Forty-three years later, he’s still pickin’. With Monroe’s death in 1996, and living legends Doc Watson and Earl Scruggs entering their 80s, Skaggs has devoted himself to perpetuating and expanding the traditions of his musical forebears.
“That’s part of what I feel like my mission in life is,” he told me, “to introduce a new generation of listeners to this music. I’m always conscious and mindful that there’s a lot of people sitting out there listening to me that don’t know where this music came from. So it’s important to me to introduce them to Flatt & Scruggs, the Stanleys and Monroes, and show people where the music came from, talk about ‘em, talk about the sacrifice that they made riding around in a station wagon, or six people deep in an old limousine riding around the country. They didn’t have the buses; they didn’t have the nice Interstate highways.”

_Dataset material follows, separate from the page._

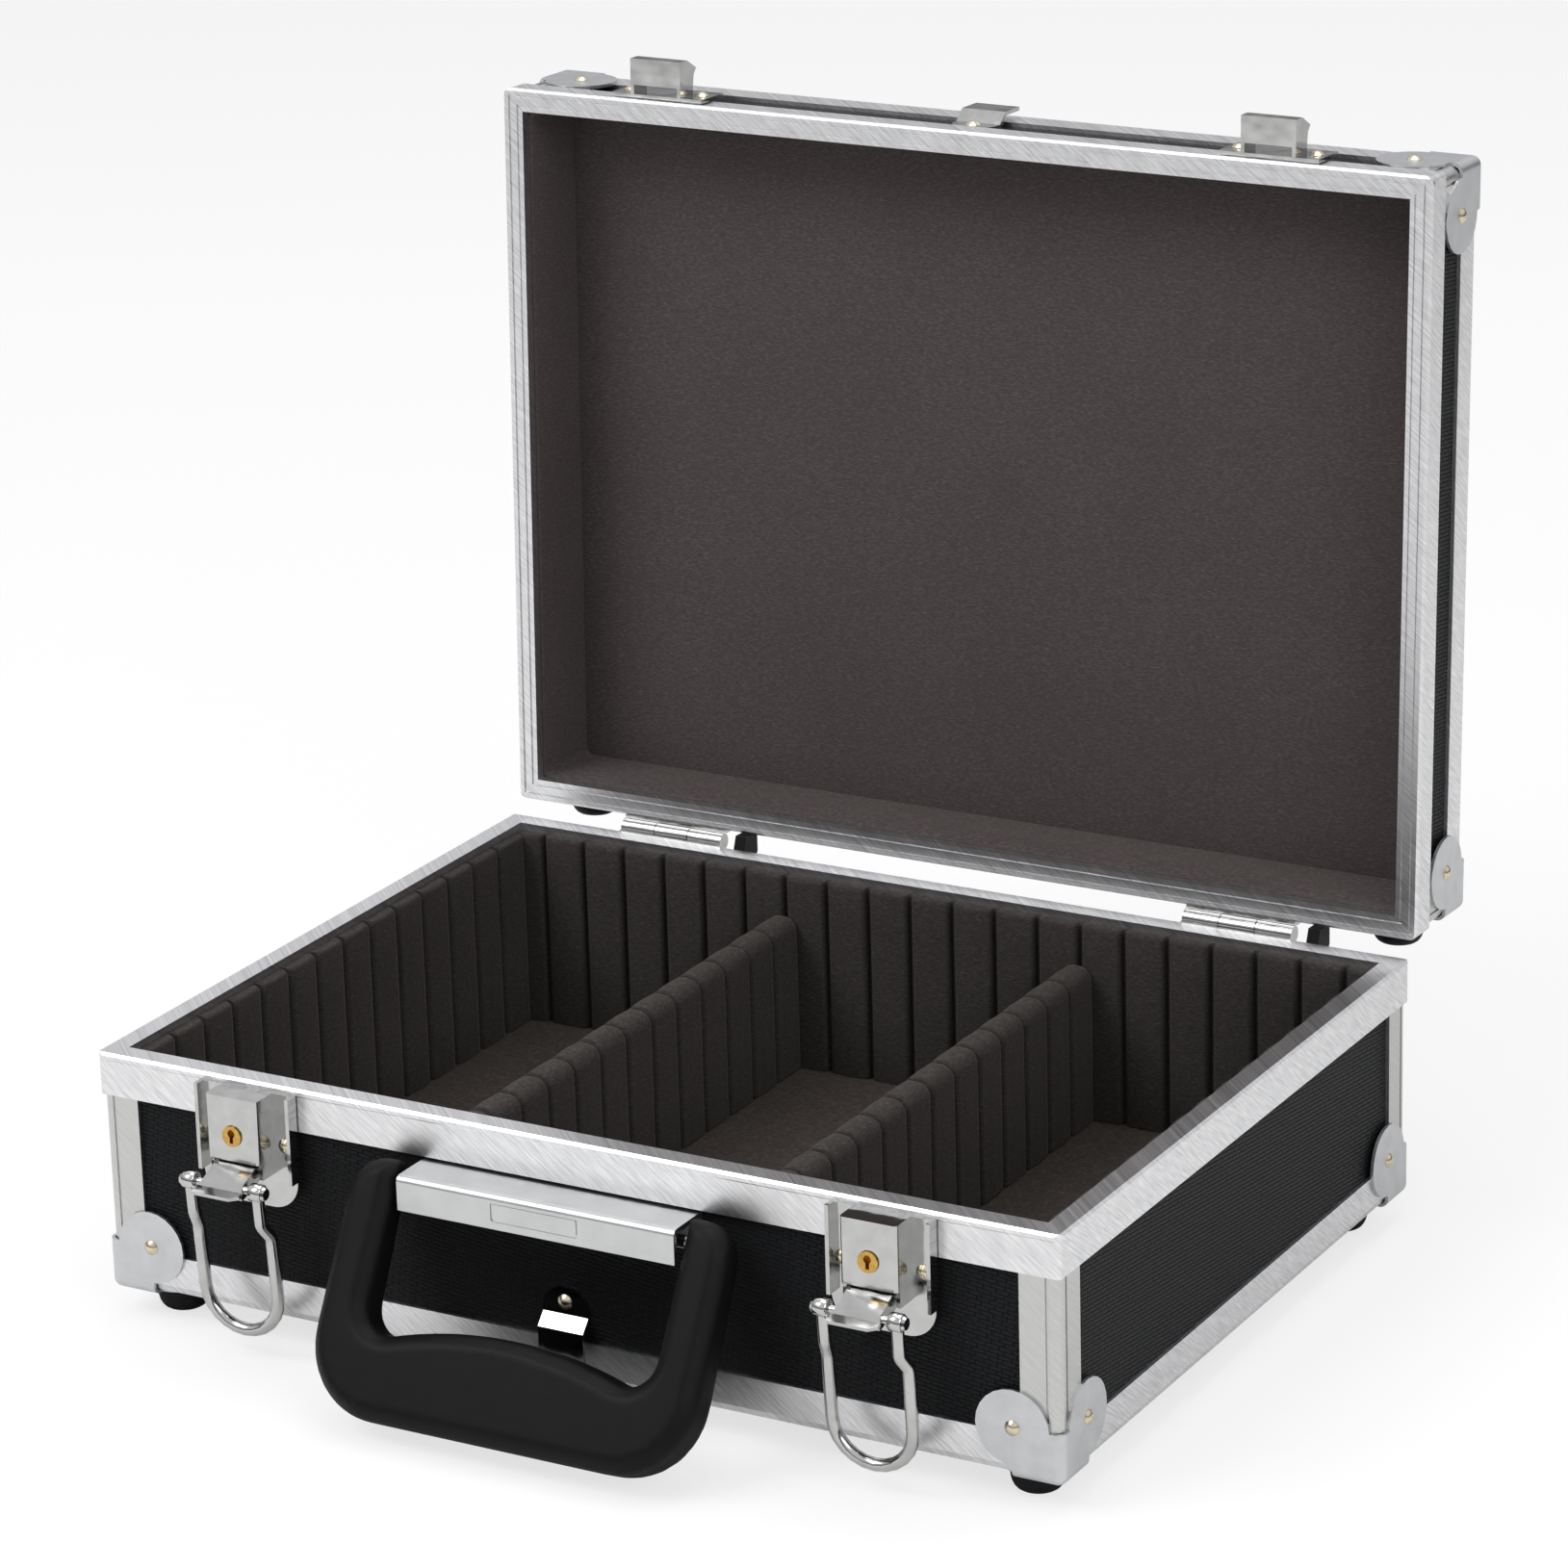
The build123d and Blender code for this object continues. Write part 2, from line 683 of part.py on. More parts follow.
def lever():
    """The lever, drawn shut and hanging from its pivot at the origin."""
    half = lever_width / 2
    tip = lever_tip_width / 2
    s = lever_sheet
    face = -lever_face
    sheet = [
        (-tip, face, 1.0), (-tip, face, -lever_length + 4.0),
        (-tip, face - 1.6, -lever_length), (-tip, face - 1.6 + s, -lever_length - 0.2),
        (-tip, face + s, -lever_length + 3.8), (-tip, face + s, 1.0),
    ]
    plan = make_face(Polyline(
        (-half, 2), (-half, -bail_arm), (-tip, -lever_length + 2.0), (-tip, -lever_length - 1),
        (tip, -lever_length - 1), (tip, -lever_length + 2.0), (half, -bail_arm), (half, 2), close=True,
    ))
    plan = chamfer(plan.vertices().group_by(Axis.Y)[0], lever_tip_corner, lever_tip_corner * 0.8)
    body = prism(sheet, (1, 0, 0), lever_tip_width) & extrude(Plane.XZ * plan, amount=10, both=True)
    cheek = [
        (-half, face + s, 1.0), (-half, face + s, -bail_arm - 2.4),
        (-half, 1.0, -bail_arm - 2.4), (-half, lever_flange + face, -6.0),
        (-half, lever_flange + face, 1.0), (-half, 0.0, 2.2), (-half, face + s, 2.2),
    ]
    left_cheek = prism(cheek, (1, 0, 0), s)
    body += left_cheek + Pos(lever_width - s, 0, 0) * left_cheek
    body -= rod((-half - 1, 0, 0), (half + 1, 0, 0), lever_pin_radius + pin_clearance)
    eye = (-bail_arm_out, -bail_arm)
    body -= rod((-half - 1, *eye), (half + 1, *eye), bail_pin_radius + pin_clearance)
    return body


def bail():
    """The wire bail hanging straight down from its eyes, whose axis is X through the origin."""
    top = bail_neck_half_width
    low = bail_half_width
    end = bail_length - bail_wire_radius
    turn = end - low
    leg = FilletPolyline(
        (top, 0, -1.0), (top, 0, -bail_neck), (low, bail_crank, -bail_neck - bail_jog),
        (low, bail_crank, -turn), radius=bail_bend_radius,
    )
    bow = ThreePointArc((low, bail_crank, -turn), (0, bail_crank, -end), (-low, bail_crank, -turn))
    other = FilletPolyline(
        (-low, bail_crank, -turn), (-low, bail_crank, -bail_neck - bail_jog),
        (-top, 0, -bail_neck), (-top, 0, -1.0), radius=bail_bend_radius,
    )
    path = Wire([leg.edges()[0]] + leg.edges()[1:] + bow.edges() + other.edges())
    section = Plane(origin=(top, 0, -1.0), z_dir=(0, 0, -1)) * RegularPolygon(bail_wire_radius, bail_wire_sides)
    body = sweep(section, path=path)
    half = bail_eye_width / 2
    for sx in (-1, 1):
        body += rod((sx * top - half, 0, 0), (sx * top + half, 0, 0), bail_eye_radius)
    for sx in (-1, 1):
        body -= rod(
            (sx * top - half - 2, 0, 0), (sx * top + half + 2, 0, 0), bail_pin_radius + pin_clearance
        )
    return body


def bail_pin():
    """The pin through the lever and both eyes of the bail, with a head at each end."""
    seat = bail_neck_half_width + bail_eye_width / 2 + 0.1
    end = seat + bail_pin_head_thickness
    body = rod((-end, 0, 0), (end, 0, 0), bail_pin_radius)
    for sx in (-1, 1):
        head = turned([(0, bail_pin_head), (end - seat, bail_pin_head * 0.8)], bail_pin_head_sides)
        body += Plane(origin=(sx * seat, 0, 0), z_dir=(sx, 0, 0)) * head
    return body


def catch():
    """The lid's catch in the closed position: base, two cheeks with a hook, and a front bar."""
    s = catch_sheet
    half = catch_width / 2
    z0 = lid_bottom + catch_start
    base_half = catch_base_width / 2
    body = block(-base_half, base_half, -s, 0, z0, z0 + catch_base_length)
    reach = catch_reach
    hook = lid_bottom + catch_hook_height
    cheek = [
        (-half, -s, z0), (-half, -reach, z0), (-half, -reach, z0 + 4.5), (-half, -9.4, hook + 1.0),
        (-half, -7.6, hook - 0.6), (-half, -3.6, hook - 1.2), (-half, -s, hook - 1.2),
    ]
    left_cheek = prism(cheek, (1, 0, 0), s)
    body += left_cheek + Pos(catch_width - s, 0, 0) * left_cheek
    body += block(-half, half, -reach, -catch_lip_start, z0, z0 + s)
    body += block(-half, half, -reach, -reach + s, z0, z0 + 4.5)
    return body


def at_latch(shape, sx, angle=0.0):
    """A latch piece drawn about the middle, moved to its place on the front of the base."""
    return Pos(sx * latch_offset, front, latch_top) * Rot(angle, 0, 0) * shape


# base shell
base = {}
edge_frame = frame(edge_section(case_bottom, 1), profile_inset, corner_radius)
rim_frame = frame(rim_section(rim_top, 1, rim_height, []), 0, corner_radius)
walls = wall_panels(floor_bottom, rim_top - profile_thickness)
for side in ("front", "back", "left", "right"):
    base[f"base_{side}_panel"] = walls[side]
x = half_w - panel_inset
y = half_d - panel_inset
base["base_bottom_panel"] = block(-x, x, -y, y, case_bottom + profile_thickness, floor_bottom)
base["base_rim"] = group(list(rim_frame.values()))
base["base_bottom_edges"] = group(list(edge_frame.values()))
base["base_corner_posts"] = corner_posts(case_bottom + edge_leg, rim_top - rim_height)

# base lining
inside_x = half_w - lining_inset
inside_y = half_d - lining_inset
base["floor_pad"] = block(
    -inside_x + liner_clearance, inside_x - liner_clearance,
    -inside_y + liner_clearance, inside_y - liner_clearance, floor_bottom, floor_top,
)
liner_top = rim_top - liner_top_drop
long_liner = ribbed_liner(2 * inside_x, floor_top, liner_top, rib_pitch, rib_pitch / 2, True)
side_length = 2 * (half_d - liner_face - liner_clearance)
side_pitch = side_length / divider_rib_count
short_liner = ribbed_liner(side_length, floor_top, liner_top, side_pitch, 0.0, False)
base["liner_front"] = Pos(0, -inside_y, 0) * long_liner
base["liner_back"] = Pos(0, inside_y, 0) * Rot(0, 0, 180) * long_liner
base["liner_left"] = Pos(-inside_x, 0, 0) * Rot(0, 0, -90) * short_liner
base["liner_right"] = Pos(inside_x, 0, 0) * Rot(0, 0, 90) * short_liner

# corner caps, rivets and feet
cap = corner_cap()
c = cap_disc_centre
corners = [(sx, sy) for sx in (-1, 1) for sy in (-1, 1)]
cap_level = case_bottom - cap_thickness
base["base_corner_caps"] = group([placed_cap(cap, sx, sy, cap_level, 1) for sx, sy in corners])
base_rivets = []
base_feet = []
back_feet = []
for sx, sy in corners:
    rivet_z = cap_level + c
    base_rivets.append(rivet((sx * half_w, sy * (half_d - c), rivet_z), (sx, 0, 0)))
    if sy < 0:
        base_rivets.append(rivet((sx * (half_w - c), -half_d, rivet_z), (0, -1, 0)))
    else:
        back_feet.append(
            rubber_foot((sx * (half_w - c), half_d, rivet_z), (0, 1, 0), cap_level)
        )
    base_feet.append(
        rubber_foot((sx * (half_w - c), sy * (half_d - c), cap_level), (0, 0, -1), cap_level)
    )
base["base_corner_rivets"] = group(base_rivets)
base["base_feet"] = group(base_feet + back_feet)

# handle hardware
base["handle_bracket"] = handle_bracket()
base["handle_pins"] = handle_pins()
clip_z = case_bottom + clip_rivet_height
base["handle_rest"] = Pos(0, front + panel_inset, clip_z - clip_tab / 2) * centre_clip()
front_rivets = [rivet((0, front + panel_inset - clip_sheet, clip_z), (0, -1, 0))]

# latches on the base
lever_pins = []
for sx, side in ((-1, "left"), (1, "right")):
    base[f"latch_{side}_plate"] = at_latch(latch_plate(), sx)
    base[f"latch_{side}_housing"] = at_latch(latch_housing(), sx)
    lever_pins.append(rod(
        (sx * latch_offset - housing_width / 2, pivot_y, pivot_z),
        (sx * latch_offset + housing_width / 2, pivot_y, pivot_z), lever_pin_radius,
    ))
    for rx in (-1, 1):
        where = sx * latch_offset + rx * latch_rivet_spacing / 2
        front_rivets.append(
            rivet((where, front - plate_sheet, latch_top - latch_rivet_drop), (0, -1, 0))
        )
base["latch_lever_pins"] = group(lever_pins)
base["front_rivets"] = group(front_rivets)

# hinges and lid stops
hinge_parts = {side: hinge(sx * hinge_offset) for sx, side in ((-1, "left"), (1, "right"))}
for side in ("left", "right"):
    base[f"hinge_{side}_base_leaf"] = hinge_parts[side][0]
base["hinge_pins"] = group([hinge_parts[side][2] for side in ("left", "right")])
base["lid_stops"] = group([lid_stop(sx * hinge_offset + stop_offset) for sx in (-1, 1)])

# lid, drawn closed
lid = {}
lid_walls = wall_panels(lid_bottom + profile_thickness, lid_top - profile_thickness - panel_thickness)
for side in ("front", "back", "left", "right"):
    lid[f"lid_{side}_panel"] = lid_walls[side]
lid["lid_top_panel"] = block(
    -x, x, -y, y, lid_top - profile_thickness - panel_thickness, lid_top - profile_thickness
)
lid_rim_frame = frame(rim_section(lid_bottom, -1, lid_rim_height, [2.4, 5.4]), 0, corner_radius)
lid["lid_rim"] = group(list(lid_rim_frame.values()))
lid_edge_frame = frame(edge_section(lid_top, -1), profile_inset, corner_radius)
lid["lid_top_edges"] = group(list(lid_edge_frame.values()))
lid["lid_corner_posts"] = corner_posts(lid_bottom + lid_rim_height, lid_top - edge_leg)
ceiling = lid_top - profile_thickness - panel_thickness
lid["lid_top_lining"] = block(
    -inside_x + liner_clearance, inside_x - liner_clearance, -inside_y + liner_clearance,
    inside_y - liner_clearance, ceiling - lid_lining_thickness, ceiling,
)
lining_bottom = lid_bottom + rim_lip_height + liner_clearance
lining_top = ceiling - lid_lining_thickness
t = lid_lining_thickness
wall_lining = block(-inside_x, inside_x, -inside_y, inside_y, lining_bottom, lining_top)
wall_lining -= block(
    -inside_x + t, inside_x - t, -inside_y + t, inside_y - t, lining_bottom - 1, lining_top + 1
)
lid["lid_wall_lining"] = wall_lining
lid_cap_level = lid_top + cap_thickness
lid["lid_corner_caps"] = group([placed_cap(cap, sx, sy, lid_cap_level, -1) for sx, sy in corners])
lid_rivets = []
lid_feet = []
for sx, sy in corners:
    rivet_z = lid_cap_level - c
    lid_rivets.append(rivet((sx * half_w, sy * (half_d - c), rivet_z), (sx, 0, 0)))
    lid_rivets.append(rivet((sx * (half_w - c), sy * (half_d - c), lid_cap_level), (0, 0, 1)))
    if sy < 0:
        lid_rivets.append(rivet((sx * (half_w - c), -half_d, rivet_z), (0, -1, 0)))
    else:
        lid_feet.append(rubber_foot((sx * (half_w - c), half_d, rivet_z), (0, 1, 0), cap_level))
lid["lid_corner_rivets"] = group(lid_rivets)
lid["lid_back_feet"] = group(lid_feet)
catch_rivets = []
for sx, side in ((-1, "left"), (1, "right")):
    lid[f"catch_{side}"] = Pos(sx * latch_offset, front, 0) * catch()
    for rx in (-1, 1):
        where = sx * latch_offset + rx * latch_rivet_spacing / 2
        middle = lid_bottom + catch_start + catch_base_length / 2
        catch_rivets.append(rivet((where, front - catch_sheet, middle), (0, -1, 0)))
lid_clip_z = lid_bottom + lid_rim_height + clip_tab + 0.3
lid["lid_clip"] = Pos(0, front + panel_inset, lid_clip_z) * Rot(0, 180, 0) * centre_clip()
catch_rivets.append(
    rivet((0, front + panel_inset - clip_sheet, lid_clip_z - clip_tab / 2), (0, -1, 0))
)
lid["lid_front_rivets"] = group(catch_rivets)
for side in ("left", "right"):
    lid[f"hinge_{side}_lid_leaf"] = hinge_parts[side][1]

# the opened lid
hinge_axis = Axis((0, hinge_y, hinge_z), (1, 0, 0))
for name in lid:
    lid[name] = lid[name].rotate(hinge_axis, -open_angle)

# moving pieces on the base
moving = {"handle": {"handle": handle_placed()}}
opened = math.radians(lever_open)
for sx, side in ((-1, "left"), (1, "right")):
    pivot = Pos(sx * latch_offset, pivot_y, pivot_z)
    eye = pivot * Rot(-lever_open, 0, 0) * Pos(0, -bail_arm_out, -bail_arm)
    eye_point = Pos(*eye.position)
    moving[f"latch_{side}_lever"] = {f"latch_{side}_lever": pivot * Rot(-lever_open, 0, 0) * lever()}
    moving[f"latch_{side}_bail_pin"] = {f"latch_{side}_bail_pin": eye_point * bail_pin()}
    moving[f"latch_{side}_bail"] = {f"latch_{side}_bail": eye_point * Rot(bail_tilt, 0, 0) * bail()}
    moving[f"latch_{side}_plug"] = {
        f"latch_{side}_plug": group([at_latch(key_plug(), sx), at_latch(key_cam(), sx)]),
    }
    moving[f"divider_{side}"] = {f"divider_{side}": divider(sx * divider_offset)}

# every piece, with the origin under the middle of the whole opened case
assemblies = {"base": base, "lid": lid, **moving}
boxes = [shape.bounding_box() for pieces in assemblies.values() for shape in pieces.values()]
shift_x = -(min(box.min.X for box in boxes) + max(box.max.X for box in boxes)) / 2
shift_y = -(min(box.min.Y for box in boxes) + max(box.max.Y for box in boxes)) / 2
for pieces in assemblies.values():
    for name in pieces:
        pieces[name] = Pos(shift_x, shift_y, 0) * pieces[name]
        export_step(pieces[name], f"parts/{name}.step")
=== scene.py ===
import json
import math

import bmesh
import bpy
from mathutils import Matrix, Vector, noise


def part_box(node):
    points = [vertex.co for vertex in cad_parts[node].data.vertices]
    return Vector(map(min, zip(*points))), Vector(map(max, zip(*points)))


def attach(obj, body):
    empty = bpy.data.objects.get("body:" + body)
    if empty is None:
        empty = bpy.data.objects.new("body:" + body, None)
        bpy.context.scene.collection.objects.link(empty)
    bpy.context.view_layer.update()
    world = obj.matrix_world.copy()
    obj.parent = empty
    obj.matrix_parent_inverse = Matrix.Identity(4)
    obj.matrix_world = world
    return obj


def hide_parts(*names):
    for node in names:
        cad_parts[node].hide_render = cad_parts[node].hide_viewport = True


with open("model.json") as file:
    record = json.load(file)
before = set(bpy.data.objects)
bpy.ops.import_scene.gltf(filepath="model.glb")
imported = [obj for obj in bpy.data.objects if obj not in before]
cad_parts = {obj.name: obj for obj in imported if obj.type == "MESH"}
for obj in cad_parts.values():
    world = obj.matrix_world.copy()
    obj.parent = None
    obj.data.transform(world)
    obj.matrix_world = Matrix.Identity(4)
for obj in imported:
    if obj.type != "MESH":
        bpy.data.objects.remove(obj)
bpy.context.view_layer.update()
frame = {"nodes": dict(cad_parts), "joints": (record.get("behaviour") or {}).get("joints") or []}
nodes = frame["nodes"]
joints = {joint["name"]: joint for joint in frame["joints"]}
mm = 0.001

# camera, fitted to the corners of the case in the photograph
view_turn = math.radians(-29.79)
view_fall = math.radians(-18.93)
view_roll = math.radians(-1.64)
focal_length = 138.6
camera_place = Vector((0.8479, -1.4656, 0.7342))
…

Since his return to the traditional bluegrass fold and the formation of his own record company, Ricky Skaggs has achieved success as great as, and perhaps more fulfilling than, his run atop the mainstream country charts twenty years ago. He’s won five of his nine Grammys in the last six years, and he and Kentucky Thunder have been named Instrumental Group of the Year the last five years in a row by the International Bluegrass Music Association. He was inducted into the Kentucky Music Hall of Fame in February.
The band’s last album, Live at the Charleston Music Hall, is an incredible display of musical chops, heartfelt singing and overall good times. Their next disc, Brand New Strings, is set for release in September and features a batch of new songs, including a couple of Skaggs compositions originally written for a Disney movie that didn’t get made. There’s also a tune called “First Corinthians 1:18,” a melody that came to him while reading that particular Bible passage about the power of Christ crucified.
While drawing on the traditions of the past, Ricky Skaggs continues to look ahead. (“My grandpa used to tell me, ‘Son, if you look over your shoulder, you’ll plow a crooked row.’”) Friday night, he and his band will show a park full of folks why they’re considered the best in bluegrass.
“We try,” he says humbly. “We want to play good.”